Problem ▸
Extract all lines in the data that contain the word "from".
start
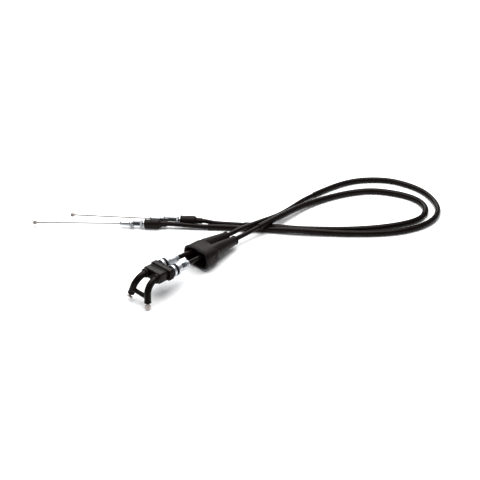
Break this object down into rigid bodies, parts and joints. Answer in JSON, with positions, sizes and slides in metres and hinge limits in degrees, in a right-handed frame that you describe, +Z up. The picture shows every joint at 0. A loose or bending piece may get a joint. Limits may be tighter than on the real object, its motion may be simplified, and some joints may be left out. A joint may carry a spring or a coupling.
{
  "type": "throttle cable set",
  "caption": "Push-pull throttle cable pair: twin-elbow grip guide with adjusters and boot, looped conduits, and threaded carburettor ends with nuts, boots and bare wires.",
  "frame": {"origin": "on the floor, below the middle of the grip-end head's box", "axes": "+X along the cables as they leave the guide block, +Y toward the pull cable, +Z up"},
  "size_m": [0.428, 0.3851, 0.0336],
  "materials": {
    "satin_rubber": "satin, fine grain",
    "moulded_black": "satin moulding",
    "conduit_black": "smooth satin vinyl",
    "zinc": "bright zinc plate",
    "wire_steel": "stranded wire"
  },
  "bodies": {
    "cable_set": {"elbow_pair": "moulded_black", "pull_block_half": "moulded_black", "pull_spigot": "zinc", "pull_o_ring": "satin_rubber", "pull_conduit": "conduit_black", "pull_nose_tube": "zinc", "pull_stud": "zinc", "pull_washer": "zinc", "pull_ferrule": "zinc", "push_block_half": "moulded_black", "push_spigot": "zinc", "push_o_ring": "satin_rubber", "push_conduit": "conduit_black", "push_nose_tube": "zinc", "push_stud": "zinc", "push_washer": "zinc", "push_ferrule": "zinc", "pull_loop_sleeve": "conduit_black", "push_grip_sleeve": "conduit_black", "push_carb_sleeve": "conduit_black"},
    "grip_boot": {"grip_boot": "satin_rubber"},
    "pull_barrel": {"pull_barrel": "zinc"},
    "pull_grip_end": {"pull_grip_wire": "wire_steel", "pull_grip_nipple": "zinc"},
    "pull_carb_end": {"pull_carb_wire": "wire_steel", "pull_carb_nipple": "zinc"},
    "pull_front_nut": {"pull_front_nut": "zinc"},
    "pull_rear_nut": {"pull_rear_nut": "zinc"},
    "pull_carb_boot": {"pull_carb_boot": "satin_rubber"},
    "push_barrel": {"push_barrel": "zinc"},
    "push_grip_end": {"push_grip_wire": "wire_steel", "push_grip_nipple": "zinc"},
    "push_carb_end": {"push_carb_wire": "wire_steel", "push_carb_nipple": "zinc"},
    "push_front_nut": {"push_front_nut": "zinc"},
    "push_rear_nut": {"push_rear_nut": "zinc"},
    "push_carb_boot": {"push_carb_boot": "satin_rubber"}
  },
  "joints": [
    {"name": "grip_boot_slide", "type": "slide", "parent": "cable_set", "child": "grip_boot", "axis": [-0.9854, 0, 0.1702], "range_m": [0, 0.047]},
    {"name": "pull_barrel_turn", "type": "hinge", "parent": "cable_set", "child": "pull_barrel", "pos_m": [0.02889, 0.0085, 0.02245], "axis": [0.9925, 0, -0.1219], "continuous": true},
    {"name": "pull_grip_wire_slide", "type": "slide", "parent": "cable_set", "child": "pull_grip_end", "axis": [-0.2726, 0.2222, -0.9361], "range_m": [0, 0.012]},
    {"name": "pull_carb_wire_slide", "type": "slide", "parent": "cable_set", "child": "pull_carb_end", "axis": [0.6402, -0.7682, 0], "range_m": [0, 0.012]},
    {"name": "pull_front_nut_turn", "type": "hinge", "parent": "cable_set", "child": "pull_front_nut", "pos_m": [0.06732, 0.12207, 0.0063], "axis": [0.6402, -0.7682, 0], "continuous": true},
    {"name": "pull_rear_nut_turn", "type": "hinge", "parent": "cable_set", "child": "pull_rear_nut", "pos_m": [0.07571, 0.112, 0.0063], "axis": [0.6402, -0.7682, 0], "continuous": true},
    {"name": "pull_carb_boot_slide", "type": "slide", "parent": "cable_set", "child": "pull_carb_boot", "axis": [-0.6402, 0.7682, 0], "range_m": [0, 0.012]},
    {"name": "push_barrel_turn", "type": "hinge", "parent": "cable_set", "child": "push_barrel", "pos_m": [0.02889, -0.0085, 0.02245], "axis": [0.9925, 0, -0.1219], "continuous": true},
    {"name": "push_grip_wire_slide", "type": "slide", "parent": "cable_set", "child": "push_grip_end", "axis": [-0.2726, -0.2222, -0.9361], "range_m": [0, 0.012]},
    {"name": "push_carb_wire_slide", "type": "slide", "parent": "cable_set", "child": "push_carb_end", "axis": [0.5881, -0.8088, 0], "range_m": [0, 0.012]},
    {"name": "push_front_nut_turn", "type": "hinge", "parent": "cable_set", "child": "push_front_nut", "pos_m": [0.10076, 0.09979, 0.0063], "axis": [0.5881, -0.8088, 0], "continuous": true},
    {"name": "push_rear_nut_turn", "type": "hinge", "parent": "cable_set", "child": "push_rear_nut", "pos_m": [0.11252, 0.08361, 0.0063], "axis": [0.5881, -0.8088, 0], "continuous": true},
    {"name": "push_carb_boot_slide", "type": "slide", "parent": "cable_set", "child": "push_carb_boot", "axis": [-0.5881, 0.8088, 0], "range_m": [0, 0.012]}
  ],
  "couplings": [
    {"joint": "pull_grip_wire_slide", "follows": "pull_carb_wire_slide", "ratio": 1},
    {"joint": "push_grip_wire_slide", "follows": "push_carb_wire_slide", "ratio": 1}
  ]
}
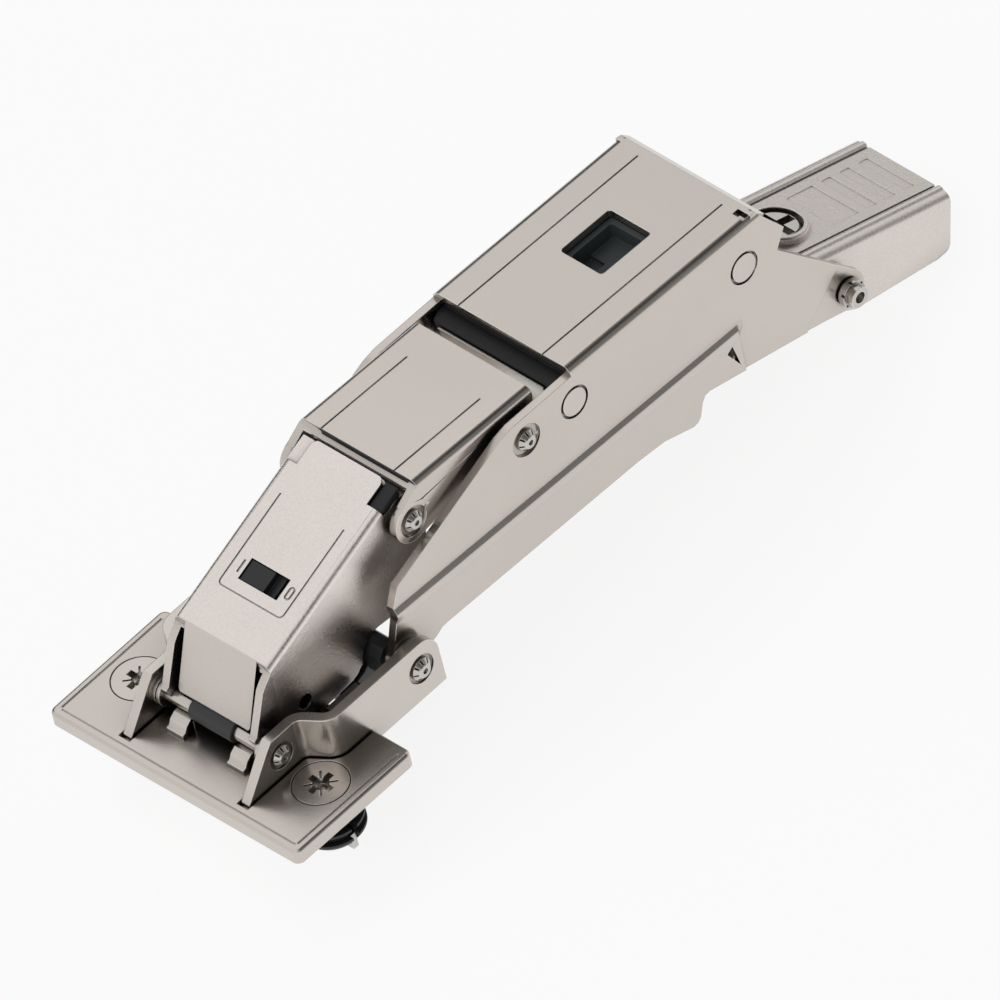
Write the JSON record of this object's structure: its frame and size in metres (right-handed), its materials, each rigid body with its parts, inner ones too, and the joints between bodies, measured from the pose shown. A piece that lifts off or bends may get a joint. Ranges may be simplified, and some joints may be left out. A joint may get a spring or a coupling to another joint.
{
  "type": "concealed folding cabinet hinge",
  "caption": "Concealed folding cabinet hinge with a dowelled door plate, linked levers, a clip-on arm, a soft-close switch and a release lever at the tail",
  "frame": {"origin": "The centre of the door plate's underside, midway between the two dowels.", "axes": "X runs across the hinge, parallel to all its pins. Y runs along the door from the plate's front edge towards the arm's tail. Z stands up off the door."},
  "size_m": [0.044, 0.1325, 0.0376],
  "materials": {
    "nickel_steel": "nickel plated sheet steel, satin",
    "grained_steel": "nickel plated sheet steel with a fine grain",
    "bright_zinc": "bright plated pins, rings and screws",
    "black_plastic": "moulded black plastic",
    "grey_plastic": "moulded dark grey plastic"
  },
  "bodies": {
    "door_plate": {"fixing_plate": "nickel_steel", "pivot_bracket": "nickel_steel", "dowel_left": "black_plastic", "dowel_right": "black_plastic", "front_pin": "bright_zinc", "front_washers": "bright_zinc", "pin_cradle": "nickel_steel", "rear_pin": "bright_zinc", "rear_sleeve": "black_plastic", "rear_washers": "bright_zinc", "plate_tongue": "nickel_steel"},
    "wedge_left": {"dowel_wedge_left": "bright_zinc"},
    "wedge_right": {"dowel_wedge_right": "bright_zinc"},
    "screw_left": {"dowel_screw_left": "nickel_steel"},
    "screw_right": {"dowel_screw_right": "nickel_steel"},
    "front_link": {"front_lever": "grained_steel", "front_sleeve": "black_plastic", "damper_body": "black_plastic"},
    "switch": {"switch_slider": "black_plastic"},
    "middle_link": {"middle_lever": "nickel_steel", "elbow_pin": "bright_zinc", "elbow_washers": "bright_zinc", "elbow_sleeve": "black_plastic"},
    "arm": {"hinge_arm": "nickel_steel", "arm_pin": "bright_zinc", "arm_washers": "bright_zinc", "front_rivet": "bright_zinc", "rear_rivet": "bright_zinc", "arm_housing": "black_plastic", "window_insert": "grey_plastic", "spring_plate": "nickel_steel", "clip_frame": "nickel_steel", "hook_pin": "bright_zinc", "tail_studs": "bright_zinc", "tail_spacers": "bright_zinc"},
    "tail": {"release_lever": "grained_steel"},
    "cam_screw": {"depth_cam_screw": "bright_zinc"}
  },
  "joints": [
    {"name": "arm_fold", "type": "hinge", "parent": "door_plate", "child": "arm", "pos_m": [0, 0.02003, 0.0048], "axis": [1, 0, 0], "range_deg": [0, 92.5]},
    {"name": "front_fold", "type": "hinge", "parent": "door_plate", "child": "front_link", "pos_m": [0, -0.00126, 0.00546], "axis": [1, 0, 0], "range_deg": [0, 87.3]},
    {"name": "elbow_fold", "type": "hinge", "parent": "front_link", "child": "middle_link", "pos_m": [0, 0.02818, 0.02174], "axis": [1, 0, 0], "range_deg": [-99.4, 0]},
    {"name": "switch_slide", "type": "slide", "parent": "front_link", "child": "switch", "axis": [1, 0, 0], "range_m": [0, 0.0025]},
    {"name": "release", "type": "hinge", "parent": "arm", "child": "tail", "pos_m": [0, 0.1003, 0.0009], "axis": [1, 0, 0], "range_deg": [0, 10], "stiffness_Nm_per_rad": 0.05, "springref_deg": -8.59},
    {"name": "depth_turn", "type": "hinge", "parent": "tail", "child": "cam_screw", "pos_m": [0, 0.10066, 0.00479], "axis": [0, 0.3264, 0.9452], "range_deg": [-180, 180]},
    {"name": "dowel_turn_left", "type": "hinge", "parent": "door_plate", "child": "screw_left", "pos_m": [-0.016, 0, 0.0018], "axis": [0, 0, 1], "range_deg": [0, 180]},
    {"name": "dowel_turn_right", "type": "hinge", "parent": "door_plate", "child": "screw_right", "pos_m": [0.016, 0, 0.0018], "axis": [0, 0, 1], "range_deg": [0, 180]},
    {"name": "wedge_rise_left", "type": "slide", "parent": "door_plate", "child": "wedge_left", "axis": [0, 0, 1], "range_m": [0, 0.0005]},
    {"name": "wedge_rise_right", "type": "slide", "parent": "door_plate", "child": "wedge_right", "axis": [0, 0, 1], "range_m": [0, 0.0005]}
  ],
  "couplings": [
    {"joint": "front_fold", "follows": "arm_fold", "ratio": 0.943},
    {"joint": "elbow_fold", "follows": "arm_fold", "ratio": -1.074},
    {"joint": "dowel_turn_left", "follows": "wedge_rise_left", "rad_per_m": 6283.1},
    {"joint": "dowel_turn_right", "follows": "wedge_rise_right", "rad_per_m": 6283.1}
  ]
}
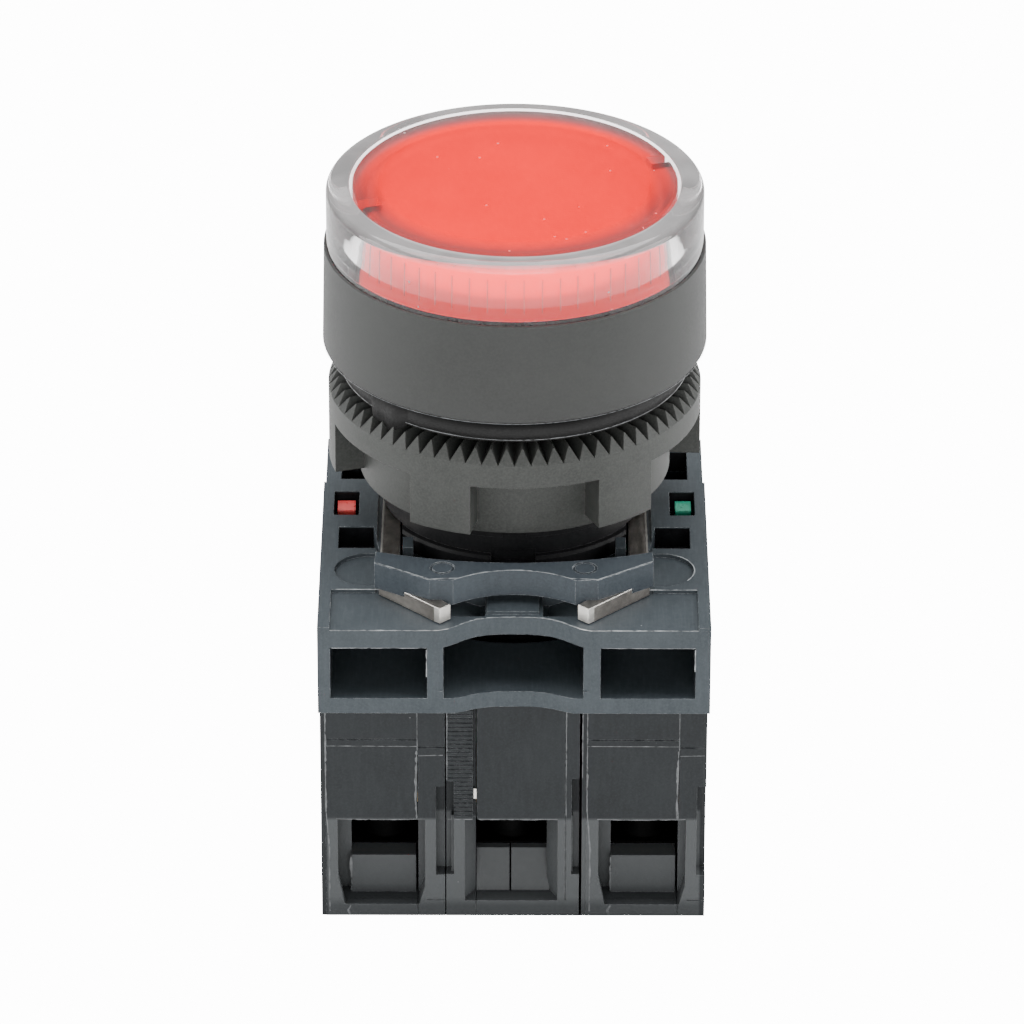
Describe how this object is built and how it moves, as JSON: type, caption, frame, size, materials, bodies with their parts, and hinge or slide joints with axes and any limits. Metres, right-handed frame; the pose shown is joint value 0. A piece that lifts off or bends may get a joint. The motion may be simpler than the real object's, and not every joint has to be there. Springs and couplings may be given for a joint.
{
  "type": "illuminated push button",
  "caption": "Illuminated flush push button with clear guard ring, toothed fixing nut, clip-on collar with lock lever, and contact and lamp blocks with screw terminals.",
  "frame": {"origin": "centre of the flat back of the three blocks, on the button's axis", "axes": "+Z along the button's axis towards the operator, -Y towards the lock lever, +X towards the normally open block"},
  "size_m": [0.03, 0.0392, 0.0565],
  "materials": {
    "black_plastic": "moulded, matte",
    "bezel_plastic": "moulded, satin dark grey",
    "clear_plastic": "clear moulded polycarbonate",
    "red_lens": "translucent red, smooth",
    "milky_plastic": "milky light diffuser",
    "spring_steel": "bright drawn wire",
    "gasket_rubber": "soft black",
    "grey_plastic": "glass-filled, bluish dark grey",
    "block_plastic": "glass-filled, near black",
    "plated_steel": "nickel plated, sheared ends",
    "brass_strip": "stamped strip",
    "board_laminate": "epoxy laminate",
    "resistor_ceramic": "glazed chip",
    "red_plastic": "moulded red",
    "green_plastic": "moulded green"
  },
  "bodies": {
    "base": {"head_body": "black_plastic", "bezel_ring": "bezel_plastic", "clear_guard_ring": "clear_plastic", "return_spring": "spring_steel", "panel_gasket": "gasket_rubber", "carrier_seal": "gasket_rubber", "mounting_collar": "grey_plastic", "nc_housing": "block_plastic", "nc_cover": "block_plastic", "nc_return_spring": "spring_steel", "nc_terminals": "brass_strip", "nc_clamps": "plated_steel", "nc_screws": "plated_steel", "no_housing": "block_plastic", "no_cover": "block_plastic", "no_return_spring": "spring_steel", "no_terminals": "brass_strip", "no_clamps": "plated_steel", "no_screws": "plated_steel", "lamp_housing": "block_plastic", "lamp_cover": "block_plastic", "lamp_board": "board_laminate", "lamp_led": "milky_plastic", "lamp_resistor": "resistor_ceramic", "lamp_terminals": "brass_strip", "lamp_clamps": "plated_steel", "lamp_screws": "plated_steel"},
    "button": {"lens_cap": "red_lens", "lens_diffuser": "milky_plastic", "push_carrier": "black_plastic"},
    "nc_pusher": {"nc_plunger": "red_plastic", "nc_bridge": "brass_strip", "nc_contact_spring": "spring_steel"},
    "no_pusher": {"no_plunger": "green_plastic", "no_bridge": "brass_strip", "no_contact_spring": "spring_steel"},
    "lock": {"lock_lever": "grey_plastic", "lock_wires": "plated_steel"},
    "nut": {"fixing_nut": "bezel_plastic"}
  },
  "joints": [
    {"name": "push_slide", "type": "slide", "parent": "base", "child": "button", "axis": [0, 0, -1], "range_m": [0, 0.004], "stiffness_N_per_m": 600, "springref_m": -0.003, "deforming": ["return_spring"]},
    {"name": "nc_slide", "type": "slide", "parent": "base", "child": "nc_pusher", "axis": [0, 0, -1], "range_m": [0, 0.004], "stiffness_N_per_m": 150, "springref_m": -0.003, "deforming": ["nc_return_spring"]},
    {"name": "no_slide", "type": "slide", "parent": "base", "child": "no_pusher", "axis": [0, 0, -1], "range_m": [0, 0.004], "stiffness_N_per_m": 150, "springref_m": -0.003, "deforming": ["no_return_spring"]},
    {"name": "lock_slide", "type": "slide", "parent": "base", "child": "lock", "axis": [0, -1, 0], "range_m": [0, 0.002], "stiffness_N_per_m": 1500, "springref_m": -0.001},
    {"name": "nut_turn", "type": "hinge", "parent": "base", "child": "nut", "pos_m": [0, 0, 0.037], "axis": [0, 0, 1], "continuous": true}
  ],
  "couplings": [
    {"joint": "nc_slide", "follows": "push_slide", "ratio": 1},
    {"joint": "no_slide", "follows": "push_slide", "ratio": 1}
  ]
}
end
Full output ▸
Write the JSON record of this object's structure: its frame and size in metres (right-handed), its materials, each rigid body with its parts, inner ones too, and the joints between bodies, measured from the pose shown. A piece that lifts off or bends may get a joint. Ranges may be simplified, and some joints may be left out. A joint may get a spring or a coupling to another joint.
  "frame": {"origin": "The centre of the door plate's underside, midway between the two dowels.", "axes": "X runs across the hinge, parallel to all its pins. Y runs along the door from the plate's front edge towards the arm's tail. Z stands up off the door."},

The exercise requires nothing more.